> _Task instructions_:
Extract exactly the run of lines starting at the line that holds "const casing = new" and ending at the line that holds "TINY = 1e-9", both included.

-----

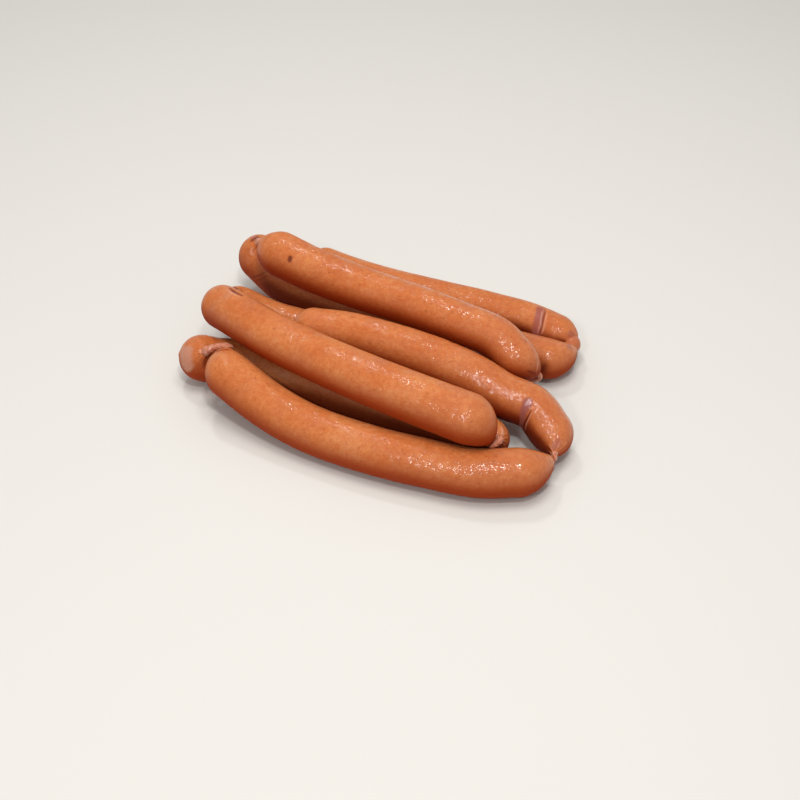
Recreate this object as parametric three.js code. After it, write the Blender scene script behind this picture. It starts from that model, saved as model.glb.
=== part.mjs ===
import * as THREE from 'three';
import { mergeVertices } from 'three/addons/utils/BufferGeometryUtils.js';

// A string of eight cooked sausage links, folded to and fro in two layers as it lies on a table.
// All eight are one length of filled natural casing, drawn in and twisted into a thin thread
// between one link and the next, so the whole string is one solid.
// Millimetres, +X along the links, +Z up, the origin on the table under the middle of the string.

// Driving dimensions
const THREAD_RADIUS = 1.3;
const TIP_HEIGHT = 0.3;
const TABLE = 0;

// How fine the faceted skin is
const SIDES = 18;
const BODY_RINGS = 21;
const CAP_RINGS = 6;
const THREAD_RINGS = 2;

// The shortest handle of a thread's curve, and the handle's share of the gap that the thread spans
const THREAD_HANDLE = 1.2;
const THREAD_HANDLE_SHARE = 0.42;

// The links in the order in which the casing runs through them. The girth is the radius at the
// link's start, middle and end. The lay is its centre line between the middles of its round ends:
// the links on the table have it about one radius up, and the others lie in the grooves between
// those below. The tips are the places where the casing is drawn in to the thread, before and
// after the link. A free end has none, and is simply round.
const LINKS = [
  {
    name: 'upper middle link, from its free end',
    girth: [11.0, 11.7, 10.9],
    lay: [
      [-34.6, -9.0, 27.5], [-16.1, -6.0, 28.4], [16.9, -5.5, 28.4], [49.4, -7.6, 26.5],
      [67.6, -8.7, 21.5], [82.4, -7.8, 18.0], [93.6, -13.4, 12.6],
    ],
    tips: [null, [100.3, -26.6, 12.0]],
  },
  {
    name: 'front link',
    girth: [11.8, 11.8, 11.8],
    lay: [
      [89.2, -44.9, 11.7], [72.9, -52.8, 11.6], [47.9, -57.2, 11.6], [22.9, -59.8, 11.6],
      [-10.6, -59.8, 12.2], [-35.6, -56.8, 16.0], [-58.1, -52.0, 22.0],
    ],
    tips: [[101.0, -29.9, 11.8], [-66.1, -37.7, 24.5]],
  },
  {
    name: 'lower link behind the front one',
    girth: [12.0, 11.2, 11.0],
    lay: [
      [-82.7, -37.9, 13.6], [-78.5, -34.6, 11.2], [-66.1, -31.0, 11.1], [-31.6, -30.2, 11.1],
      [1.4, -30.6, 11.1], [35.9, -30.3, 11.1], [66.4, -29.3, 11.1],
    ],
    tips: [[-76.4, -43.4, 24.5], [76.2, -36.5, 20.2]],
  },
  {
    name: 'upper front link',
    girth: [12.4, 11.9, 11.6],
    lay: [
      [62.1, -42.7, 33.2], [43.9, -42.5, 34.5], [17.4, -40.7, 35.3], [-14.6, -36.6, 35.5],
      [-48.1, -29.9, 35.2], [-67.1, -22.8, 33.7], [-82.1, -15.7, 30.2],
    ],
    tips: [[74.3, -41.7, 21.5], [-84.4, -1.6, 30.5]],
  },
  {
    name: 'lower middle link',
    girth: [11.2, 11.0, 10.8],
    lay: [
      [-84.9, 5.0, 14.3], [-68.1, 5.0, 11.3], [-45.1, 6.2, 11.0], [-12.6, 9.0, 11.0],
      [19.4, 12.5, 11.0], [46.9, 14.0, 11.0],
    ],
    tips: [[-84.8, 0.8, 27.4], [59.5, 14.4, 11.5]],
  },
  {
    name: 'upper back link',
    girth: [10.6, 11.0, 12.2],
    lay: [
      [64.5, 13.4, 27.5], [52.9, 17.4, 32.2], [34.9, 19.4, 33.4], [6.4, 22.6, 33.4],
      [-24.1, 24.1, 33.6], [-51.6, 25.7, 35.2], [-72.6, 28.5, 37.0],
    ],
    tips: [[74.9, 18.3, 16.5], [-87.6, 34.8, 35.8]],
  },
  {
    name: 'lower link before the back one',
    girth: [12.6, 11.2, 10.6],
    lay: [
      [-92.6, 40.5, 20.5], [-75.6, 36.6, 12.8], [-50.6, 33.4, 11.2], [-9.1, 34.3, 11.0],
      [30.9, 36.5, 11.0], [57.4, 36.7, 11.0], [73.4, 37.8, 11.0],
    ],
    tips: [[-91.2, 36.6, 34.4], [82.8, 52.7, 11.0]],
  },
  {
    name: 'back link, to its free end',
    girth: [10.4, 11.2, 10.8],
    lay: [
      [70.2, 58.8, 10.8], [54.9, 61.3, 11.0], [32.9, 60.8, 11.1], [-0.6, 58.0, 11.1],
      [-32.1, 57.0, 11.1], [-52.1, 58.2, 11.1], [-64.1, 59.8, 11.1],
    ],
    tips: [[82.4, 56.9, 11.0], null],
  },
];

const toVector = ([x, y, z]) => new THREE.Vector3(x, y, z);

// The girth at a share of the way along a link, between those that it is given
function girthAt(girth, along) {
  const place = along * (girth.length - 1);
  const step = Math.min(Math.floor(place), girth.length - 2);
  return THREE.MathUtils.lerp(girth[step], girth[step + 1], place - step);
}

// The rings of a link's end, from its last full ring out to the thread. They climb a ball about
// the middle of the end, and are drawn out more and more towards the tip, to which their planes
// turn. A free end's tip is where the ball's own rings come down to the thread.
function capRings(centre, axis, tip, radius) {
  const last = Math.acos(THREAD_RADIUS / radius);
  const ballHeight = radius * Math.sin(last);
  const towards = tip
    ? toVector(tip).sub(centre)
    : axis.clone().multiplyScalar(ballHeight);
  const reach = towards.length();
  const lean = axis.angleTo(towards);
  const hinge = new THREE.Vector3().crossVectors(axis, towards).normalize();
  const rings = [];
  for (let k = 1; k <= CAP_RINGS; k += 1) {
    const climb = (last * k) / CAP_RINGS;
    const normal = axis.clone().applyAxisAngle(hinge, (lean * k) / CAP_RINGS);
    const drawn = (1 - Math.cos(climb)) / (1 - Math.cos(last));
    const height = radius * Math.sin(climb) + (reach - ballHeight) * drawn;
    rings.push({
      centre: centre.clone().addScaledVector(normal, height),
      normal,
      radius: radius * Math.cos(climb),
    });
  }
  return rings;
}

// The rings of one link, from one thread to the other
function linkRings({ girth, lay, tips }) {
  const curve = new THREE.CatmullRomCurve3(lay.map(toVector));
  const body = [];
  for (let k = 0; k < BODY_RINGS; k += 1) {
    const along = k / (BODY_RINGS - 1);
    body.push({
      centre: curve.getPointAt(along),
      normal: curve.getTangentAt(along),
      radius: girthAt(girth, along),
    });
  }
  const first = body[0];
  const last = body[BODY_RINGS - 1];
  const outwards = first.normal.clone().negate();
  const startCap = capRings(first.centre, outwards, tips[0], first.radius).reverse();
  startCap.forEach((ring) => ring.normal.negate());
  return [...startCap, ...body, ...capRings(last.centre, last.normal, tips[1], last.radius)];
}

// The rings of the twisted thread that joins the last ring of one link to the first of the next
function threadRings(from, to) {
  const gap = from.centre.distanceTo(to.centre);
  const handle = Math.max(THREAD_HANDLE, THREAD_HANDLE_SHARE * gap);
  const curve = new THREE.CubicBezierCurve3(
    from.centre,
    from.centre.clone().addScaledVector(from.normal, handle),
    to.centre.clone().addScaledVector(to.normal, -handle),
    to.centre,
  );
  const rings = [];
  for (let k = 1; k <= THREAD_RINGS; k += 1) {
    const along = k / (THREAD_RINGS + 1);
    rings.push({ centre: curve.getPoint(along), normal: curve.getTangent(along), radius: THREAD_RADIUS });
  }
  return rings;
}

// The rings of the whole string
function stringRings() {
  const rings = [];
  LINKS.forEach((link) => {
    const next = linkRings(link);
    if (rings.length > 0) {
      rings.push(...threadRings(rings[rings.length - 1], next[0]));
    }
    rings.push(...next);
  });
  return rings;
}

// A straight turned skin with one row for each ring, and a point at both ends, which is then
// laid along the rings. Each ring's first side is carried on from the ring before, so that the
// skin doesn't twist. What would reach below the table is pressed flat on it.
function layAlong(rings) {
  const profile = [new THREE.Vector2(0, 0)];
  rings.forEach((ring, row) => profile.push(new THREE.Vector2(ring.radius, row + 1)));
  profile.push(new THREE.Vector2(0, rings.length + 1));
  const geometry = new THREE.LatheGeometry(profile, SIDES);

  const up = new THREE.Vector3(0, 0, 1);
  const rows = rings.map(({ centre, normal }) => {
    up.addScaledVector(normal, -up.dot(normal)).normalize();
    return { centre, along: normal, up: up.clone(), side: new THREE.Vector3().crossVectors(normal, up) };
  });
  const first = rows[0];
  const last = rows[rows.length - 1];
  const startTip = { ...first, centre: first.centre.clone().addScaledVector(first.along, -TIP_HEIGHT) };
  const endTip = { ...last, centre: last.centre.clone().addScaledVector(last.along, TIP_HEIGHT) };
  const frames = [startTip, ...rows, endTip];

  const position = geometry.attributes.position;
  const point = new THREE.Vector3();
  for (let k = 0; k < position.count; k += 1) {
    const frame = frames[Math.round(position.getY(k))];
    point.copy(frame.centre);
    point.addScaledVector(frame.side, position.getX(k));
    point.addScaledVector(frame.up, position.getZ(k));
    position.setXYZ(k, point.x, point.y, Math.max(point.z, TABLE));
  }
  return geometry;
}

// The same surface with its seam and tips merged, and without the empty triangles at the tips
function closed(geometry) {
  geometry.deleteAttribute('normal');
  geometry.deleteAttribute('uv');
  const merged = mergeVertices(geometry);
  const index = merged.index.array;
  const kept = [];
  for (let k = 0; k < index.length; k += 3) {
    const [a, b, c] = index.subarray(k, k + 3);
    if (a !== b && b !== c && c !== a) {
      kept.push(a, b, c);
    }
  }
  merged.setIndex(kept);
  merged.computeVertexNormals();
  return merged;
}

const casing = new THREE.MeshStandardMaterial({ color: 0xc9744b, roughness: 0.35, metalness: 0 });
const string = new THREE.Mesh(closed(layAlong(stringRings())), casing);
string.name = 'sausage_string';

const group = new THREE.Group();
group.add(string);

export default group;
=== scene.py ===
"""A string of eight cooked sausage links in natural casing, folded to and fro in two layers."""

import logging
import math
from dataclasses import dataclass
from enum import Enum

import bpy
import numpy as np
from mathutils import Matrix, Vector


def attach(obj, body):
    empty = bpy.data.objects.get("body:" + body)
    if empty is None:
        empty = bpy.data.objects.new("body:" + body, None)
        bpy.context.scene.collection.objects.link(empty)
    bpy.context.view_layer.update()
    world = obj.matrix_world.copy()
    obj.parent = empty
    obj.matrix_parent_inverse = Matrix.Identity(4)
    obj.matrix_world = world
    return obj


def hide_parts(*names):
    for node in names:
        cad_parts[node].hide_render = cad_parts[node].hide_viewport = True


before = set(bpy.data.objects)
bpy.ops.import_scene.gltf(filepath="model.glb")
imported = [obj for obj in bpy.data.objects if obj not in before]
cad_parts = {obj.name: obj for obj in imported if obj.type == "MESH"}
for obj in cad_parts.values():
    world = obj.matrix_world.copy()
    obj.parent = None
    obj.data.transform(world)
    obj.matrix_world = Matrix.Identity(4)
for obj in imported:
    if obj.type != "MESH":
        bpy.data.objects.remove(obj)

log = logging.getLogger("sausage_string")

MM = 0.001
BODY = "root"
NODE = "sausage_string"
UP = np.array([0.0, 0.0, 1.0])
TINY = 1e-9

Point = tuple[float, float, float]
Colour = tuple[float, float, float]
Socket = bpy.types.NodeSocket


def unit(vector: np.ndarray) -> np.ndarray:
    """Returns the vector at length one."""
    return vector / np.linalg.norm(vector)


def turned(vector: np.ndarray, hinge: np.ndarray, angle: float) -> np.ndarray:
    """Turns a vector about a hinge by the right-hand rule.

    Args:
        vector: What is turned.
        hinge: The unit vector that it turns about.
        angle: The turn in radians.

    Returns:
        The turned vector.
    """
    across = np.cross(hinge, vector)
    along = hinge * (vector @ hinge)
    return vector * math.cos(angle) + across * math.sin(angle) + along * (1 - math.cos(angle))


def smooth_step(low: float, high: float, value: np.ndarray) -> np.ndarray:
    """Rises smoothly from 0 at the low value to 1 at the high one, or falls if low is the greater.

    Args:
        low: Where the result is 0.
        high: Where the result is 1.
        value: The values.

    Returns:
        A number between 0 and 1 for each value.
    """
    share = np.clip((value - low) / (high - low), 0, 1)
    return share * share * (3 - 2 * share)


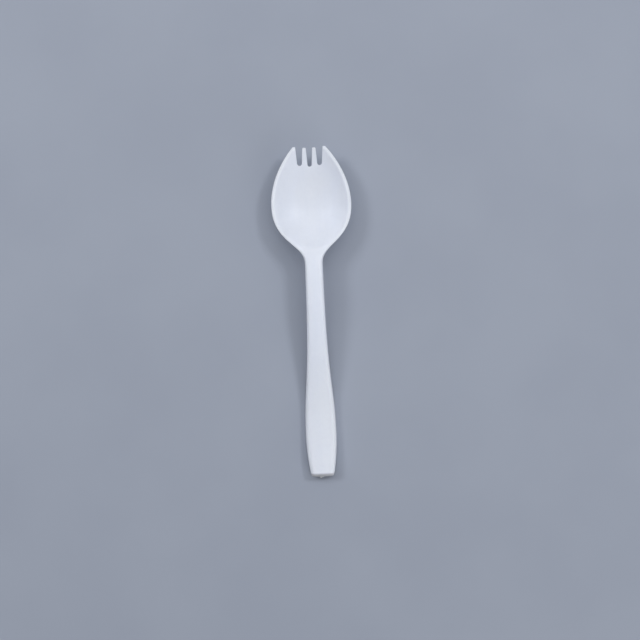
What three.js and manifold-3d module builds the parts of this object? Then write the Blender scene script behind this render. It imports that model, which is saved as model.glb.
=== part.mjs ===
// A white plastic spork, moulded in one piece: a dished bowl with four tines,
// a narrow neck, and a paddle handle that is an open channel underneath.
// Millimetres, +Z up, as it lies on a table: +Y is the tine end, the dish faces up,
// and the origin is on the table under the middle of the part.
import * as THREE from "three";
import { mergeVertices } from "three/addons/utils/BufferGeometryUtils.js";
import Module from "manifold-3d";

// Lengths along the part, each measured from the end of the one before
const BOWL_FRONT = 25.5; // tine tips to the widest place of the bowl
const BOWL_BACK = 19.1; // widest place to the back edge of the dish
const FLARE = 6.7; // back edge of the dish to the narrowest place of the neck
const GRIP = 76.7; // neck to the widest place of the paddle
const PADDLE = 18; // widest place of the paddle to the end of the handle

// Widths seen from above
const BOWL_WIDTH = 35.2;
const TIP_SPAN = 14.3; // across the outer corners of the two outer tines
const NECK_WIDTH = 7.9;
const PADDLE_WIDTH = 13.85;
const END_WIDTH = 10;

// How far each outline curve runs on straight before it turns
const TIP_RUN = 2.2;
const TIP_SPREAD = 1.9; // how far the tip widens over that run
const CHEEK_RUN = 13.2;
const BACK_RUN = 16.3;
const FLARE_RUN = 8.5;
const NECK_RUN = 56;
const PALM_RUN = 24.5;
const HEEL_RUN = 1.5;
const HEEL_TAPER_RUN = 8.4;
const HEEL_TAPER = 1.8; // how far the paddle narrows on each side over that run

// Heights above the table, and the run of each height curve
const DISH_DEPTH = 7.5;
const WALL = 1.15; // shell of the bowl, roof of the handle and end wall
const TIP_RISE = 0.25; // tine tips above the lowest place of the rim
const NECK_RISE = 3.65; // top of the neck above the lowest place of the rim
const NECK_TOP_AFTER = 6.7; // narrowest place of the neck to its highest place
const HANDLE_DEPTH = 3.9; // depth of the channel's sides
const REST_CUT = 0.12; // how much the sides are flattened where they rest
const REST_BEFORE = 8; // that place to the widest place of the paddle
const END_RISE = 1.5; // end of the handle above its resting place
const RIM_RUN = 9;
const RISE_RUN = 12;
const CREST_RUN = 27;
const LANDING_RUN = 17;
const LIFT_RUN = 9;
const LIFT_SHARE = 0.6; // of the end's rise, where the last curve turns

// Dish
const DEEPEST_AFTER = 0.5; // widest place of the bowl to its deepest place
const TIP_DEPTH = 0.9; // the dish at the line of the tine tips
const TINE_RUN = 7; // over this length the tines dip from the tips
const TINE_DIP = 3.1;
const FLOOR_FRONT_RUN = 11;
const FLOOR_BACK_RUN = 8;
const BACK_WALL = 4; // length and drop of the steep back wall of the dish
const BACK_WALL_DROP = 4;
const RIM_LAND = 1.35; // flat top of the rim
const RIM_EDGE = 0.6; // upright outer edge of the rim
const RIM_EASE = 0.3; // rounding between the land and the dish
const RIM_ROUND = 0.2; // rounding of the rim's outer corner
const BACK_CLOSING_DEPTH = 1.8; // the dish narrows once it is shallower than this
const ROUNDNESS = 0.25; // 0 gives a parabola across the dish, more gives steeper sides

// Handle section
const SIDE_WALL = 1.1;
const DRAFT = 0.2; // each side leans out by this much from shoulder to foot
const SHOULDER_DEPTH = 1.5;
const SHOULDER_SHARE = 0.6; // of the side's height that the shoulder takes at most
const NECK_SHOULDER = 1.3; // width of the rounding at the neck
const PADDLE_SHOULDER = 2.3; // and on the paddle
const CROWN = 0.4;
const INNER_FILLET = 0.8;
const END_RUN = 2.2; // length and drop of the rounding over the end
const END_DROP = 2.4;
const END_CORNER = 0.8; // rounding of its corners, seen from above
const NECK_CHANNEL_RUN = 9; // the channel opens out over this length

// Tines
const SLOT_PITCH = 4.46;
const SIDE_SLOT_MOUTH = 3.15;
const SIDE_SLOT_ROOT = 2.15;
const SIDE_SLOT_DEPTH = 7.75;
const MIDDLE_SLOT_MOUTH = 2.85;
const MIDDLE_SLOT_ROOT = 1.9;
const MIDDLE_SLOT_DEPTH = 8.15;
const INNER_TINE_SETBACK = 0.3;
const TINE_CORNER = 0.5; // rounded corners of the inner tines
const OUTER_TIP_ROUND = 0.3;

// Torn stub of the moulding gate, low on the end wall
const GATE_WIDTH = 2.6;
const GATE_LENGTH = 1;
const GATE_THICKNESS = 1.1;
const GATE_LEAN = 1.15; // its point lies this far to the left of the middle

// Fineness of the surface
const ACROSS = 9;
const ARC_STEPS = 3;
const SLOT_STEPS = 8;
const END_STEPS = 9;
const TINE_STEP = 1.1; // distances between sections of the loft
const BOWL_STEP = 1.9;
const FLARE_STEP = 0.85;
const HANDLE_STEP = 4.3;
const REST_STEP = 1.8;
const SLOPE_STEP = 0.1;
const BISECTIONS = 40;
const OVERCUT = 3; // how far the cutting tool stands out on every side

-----

> _Exercise solution_:
const casing = new THREE.MeshStandardMaterial({ color: 0xc9744b, roughness: 0.35, metalness: 0 });
const string = new THREE.Mesh(closed(layAlong(stringRings())), casing);
string.name = 'sausage_string';

const group = new THREE.Group();
group.add(string);

export default group;
=== scene.py ===
"""A string of eight cooked sausage links in natural casing, folded to and fro in two layers."""

import logging
import math
from dataclasses import dataclass
from enum import Enum

import bpy
import numpy as np
from mathutils import Matrix, Vector


def attach(obj, body):
    empty = bpy.data.objects.get("body:" + body)
    if empty is None:
        empty = bpy.data.objects.new("body:" + body, None)
        bpy.context.scene.collection.objects.link(empty)
    bpy.context.view_layer.update()
    world = obj.matrix_world.copy()
    obj.parent = empty
    obj.matrix_parent_inverse = Matrix.Identity(4)
    obj.matrix_world = world
    return obj


def hide_parts(*names):
    for node in names:
        cad_parts[node].hide_render = cad_parts[node].hide_viewport = True


before = set(bpy.data.objects)
bpy.ops.import_scene.gltf(filepath="model.glb")
imported = [obj for obj in bpy.data.objects if obj not in before]
cad_parts = {obj.name: obj for obj in imported if obj.type == "MESH"}
for obj in cad_parts.values():
    world = obj.matrix_world.copy()
    obj.parent = None
    obj.data.transform(world)
    obj.matrix_world = Matrix.Identity(4)
for obj in imported:
    if obj.type != "MESH":
        bpy.data.objects.remove(obj)

log = logging.getLogger("sausage_string")

MM = 0.001
BODY = "root"
NODE = "sausage_string"
UP = np.array([0.0, 0.0, 1.0])
TINY = 1e-9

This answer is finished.